焼きたての秋刀魚に、大根おろしをたっぷりとつけていただく、秋の味覚の絶品の一つです。
今ではなんと言っても肉が主役で魚は端役か代役で登場するに過ぎません。魚離れの傾向は、
特に子供に著しく小学生になっても魚を食べる時に、骨を上手に取り除けない子供が増えているのです。
このことからもいかに家庭で魚が食べられていないかがわかります。
魚離れというか日本食離れなのかもしれません。ご飯よりもパン、味噌汁よりもスープ、煎餅よりも
クッキー、饅頭よりもケーキのように嗜好品は欧米化しております。一方、米国は日本食ブームで
理想的な食事中のタンパク質、炭水化物、脂肪の配分が日本人の平均的な食事に近似していることが
ブームの一因らしいのです。ここ最近では肉より魚をと言う動きが少しずつ活発になってきています。

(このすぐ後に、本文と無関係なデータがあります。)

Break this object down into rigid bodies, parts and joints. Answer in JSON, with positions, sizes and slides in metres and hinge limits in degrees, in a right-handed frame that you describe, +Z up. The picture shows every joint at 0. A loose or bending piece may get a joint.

秋刀魚やイワシの人気が急上昇してきたのです。これら青魚に含まれるエイコサペンタエン酸に
心筋梗塞や狭心症を防ぐ作用のあることが発見されたからです。このエイコサペンタエン酸発見の
きっかけは、グリーンランドのイヌイットの食生活でした。アザラシなどの肉や魚を多食し、野菜は
ほぼとらない食生活をしているので常識的には狭心症・心筋梗塞などの発生率が高いと予想されました。
実は、イヌイットの皆さんは秋刀魚やイワシを常食しており、血液の凝固を抑制するエイコサペンタエン
酸が多く含まれているのです。そのため心血管疾患になりにくかったのです。
四方を海に囲まれている日本こそ、もっと海の幸を食卓に乗せるべきなのかなと考えさせられます。